Producer Sylvia Yang is particularly eloquent on this identity point, and she'll be on the 'Reel Asians' panel at the Going Bananas Conference this Saturday. I'm chairing the 'Creative New Zealand Chinese' panel in the afternoon which includes Oldschool Ant Sang and his latest Shaolin-inspired project, Vikki Cheng from The Rice Girls with some Newskool pastiches of E-street hi-jinks, and Ted Chen from Cultural Signals. There are a slew of 'Going Bananas'-related stories in the Herald online today. Here's one by OG Tim Wong on getting to grips with identity via discovering Chinese film, plus more 'Going Bananas' stories linked down the side.

Down to the bad eights: Yesterday was the anniversary of 8-8-88, the massacre that ended the Burmese democratic uprising. I hope you caught Tinmama Oo (greatest name ever) campus president of Burma Support and former teen refugee, declaring on bFM that she'd like to be Prime Minister of Burma one day. Not only would democracy in Burma be awesome, it would also be awesome to have a Prime Minister of any Southeast Asian country who uses Kiwi-girl uprising inflections and says 'like' a lot. If you didn't catch their film night, there will always be more Burma support film nights - until the revolution comes!

On that note: Thanks to the Asia:NZ Foundation, I'm going abroad for about a month next week to various places in Thailand and Indonesia, including the Thai-Burmese border. Blogging will be sporadic.

[Addendum]

I thought I'd keep it pretty light and audiovisual for the blogging the Banana conference, although a couple of things just caught my eye from the Herald Banana story list.

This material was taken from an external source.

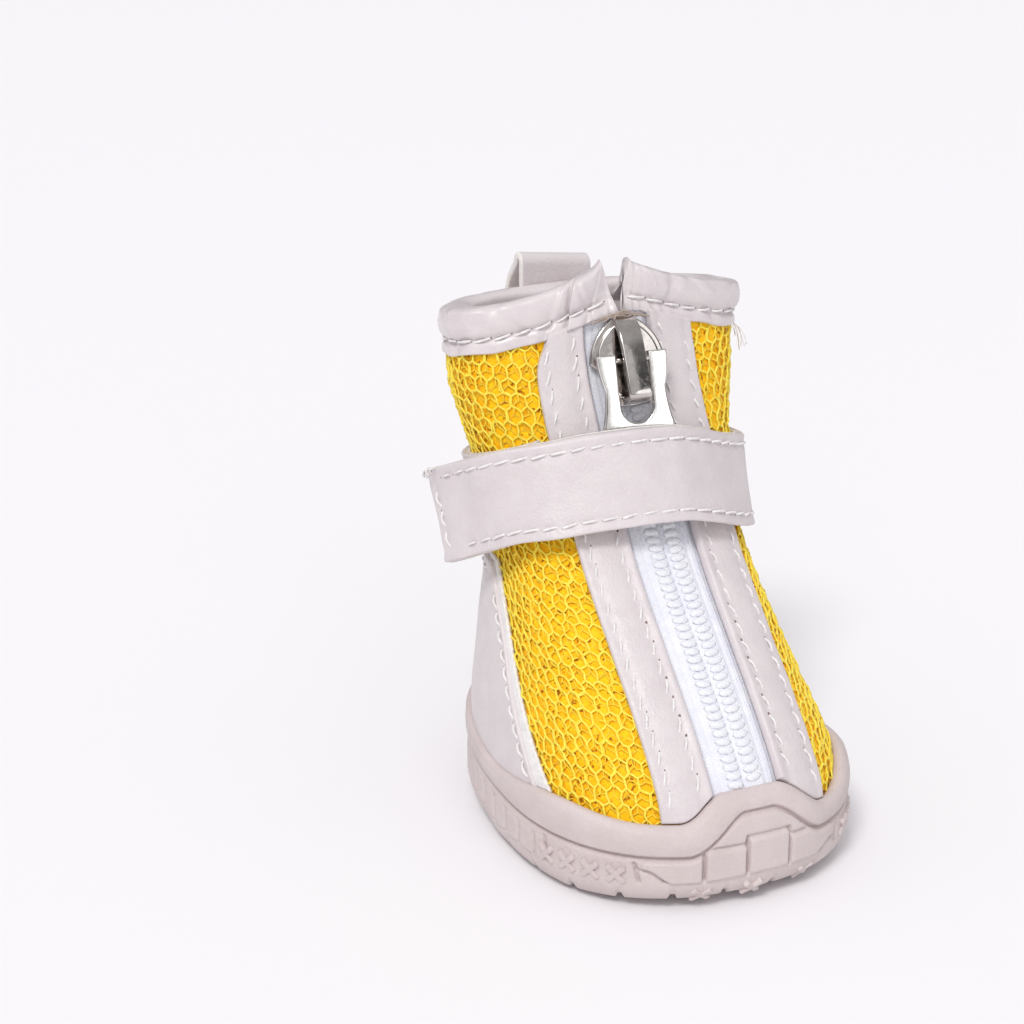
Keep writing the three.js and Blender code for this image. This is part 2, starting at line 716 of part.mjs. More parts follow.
const slope = new THREE.Group();
{
  const reach = 6;
  const rise = section(SLIDER_Z + reach).front - section(SLIDER_Z - reach).front;
  slope.position.set(zipLine(SLIDER_Z) + SLIDER_ASIDE, section(SLIDER_Z).front, SLIDER_Z);
  slope.rotation.x = Math.PI / 2 - Math.atan2(rise, 2 * reach);
}
boot.add(slope);

function plate(outline, thickness, holes = []) {
  const shape = outline;
  shape.holes.push(...holes);
  return new THREE.ExtrudeGeometry(shape, {
    depth: thickness, bevelEnabled: true, bevelThickness: 0.15, bevelSize: 0.15,
    bevelOffset: -0.15, bevelSegments: 1, curveSegments: 6,
  });
}

// Shield with a rounded top and a tail that narrows to the chain.
function sliderOutline() {
  const shape = new THREE.Shape();
  shape.moveTo(-2.6, -6.4);
  shape.lineTo(2.6, -6.4);
  shape.lineTo(3.2, -2.4);
  shape.quadraticCurveTo(4.0, -1.2, SLIDER_HALF, -0.2);
  shape.quadraticCurveTo(4.9, 4.6, 0, 6.6);
  shape.quadraticCurveTo(-4.9, 4.6, -SLIDER_HALF, -0.2);
  shape.quadraticCurveTo(-4.0, -1.2, -3.2, -2.4);
  return shape;
}

// The bridge is an arch over the plate; the pull's bar lies under it.
const BRIDGE_HALF = 1.55;
const BRIDGE_TOP = 5.6;
const BRIDGE_FOOT = -6.0;
const BRIDGE_STRIP = 0.9;
const BAR_Y = 0.0;               // the pull's bar, up the slope from the widest place
const BAR_OUT = SLIDER_OUT + SLIDER_PLATE + 1.3;

function bridge() {
  const low = SLIDER_OUT + SLIDER_PLATE - 0.3;
  const crown = BAR_OUT + 1.5 + BRIDGE_STRIP;
  const arch = (inset) => {
    const shape = new THREE.Shape();
    shape.moveTo(BRIDGE_FOOT + inset, low);
    shape.bezierCurveTo(BRIDGE_FOOT + inset, crown - inset, -4, crown - inset, -1, crown - inset);
    shape.bezierCurveTo(3, crown - inset, BRIDGE_TOP - inset, crown - 1 - inset,
      BRIDGE_TOP - inset, low);
    return shape;
  };
  const outer = arch(0);
  outer.closePath();
  const block = new THREE.ExtrudeGeometry(outer, {
    depth: 2 * BRIDGE_HALF, bevelEnabled: false, curveSegments: 8,
  });
  const core = new THREE.ExtrudeGeometry(arch(BRIDGE_STRIP), {
    depth: 2 * BRIDGE_HALF + 2, bevelEnabled: false, curveSegments: 8,
  });
  core.translate(0, -0.5, -1);
  block.applyMatrix4(ACROSS);
  core.applyMatrix4(ACROSS);
  block.translate(-BRIDGE_HALF, 0, 0);
  core.translate(-BRIDGE_HALF, 0, 0);
  return solid(block).subtract(solid(core));
}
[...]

The first one was this piece by Jenny Lee, Maori-Chinese academic. Oh the hilarious bipolarity of stereotypes! Does she have no rhythm or does she have a mean Maori strum? Is she a math geek or a league star? Or er... does she have iron Shaolin discipline or a (for fuck's sake) genetic predisposition to violence? Another was this earnest and reasonable piece by Asiaphile Imogen Neale about being 'boxed in by bi-culturalism', which prompted me to write in with this rather hard-ass letter.

Imogen Neale's comments about being 'boxed in by biculturalism' are strangely positioned. It's certainly the case that both Pakeha and Maori New Zealand are only barely getting to grips with the implications of the 'Asian' population here, and that non-Maori 'people of colour' must negotiate our position here either with, around, or even against official bicultural ideologies. However, Neale's basis for dismissing the 'bicultural lense' as inadequate seems to actually presume that Pakeha have in fact already embraced Maori as equals in society, culture and the economy, that we are ready to move on to the next stage, and that somehow 'biculturalism' is to blame for New Zealand's provincial mindset. However, given all available evidence, one would have to conclude that the people outside the only socio-cultural box that matters a damn, are all New Zealanders who are not Pakeha. If Neale feels 'boxed in' because she is interested in things Asian rather than things Maori, although she is neither (as far as I know), then that is her privilege. Lucky her.

Sure, that's probably not what she means. But writing an editorial saying boo to biculturalism without actually once using the word 'Maori', is always going to come off a bit odd. Perhaps she actually meant 'boxed in by monoculturalism' - that I'd understand.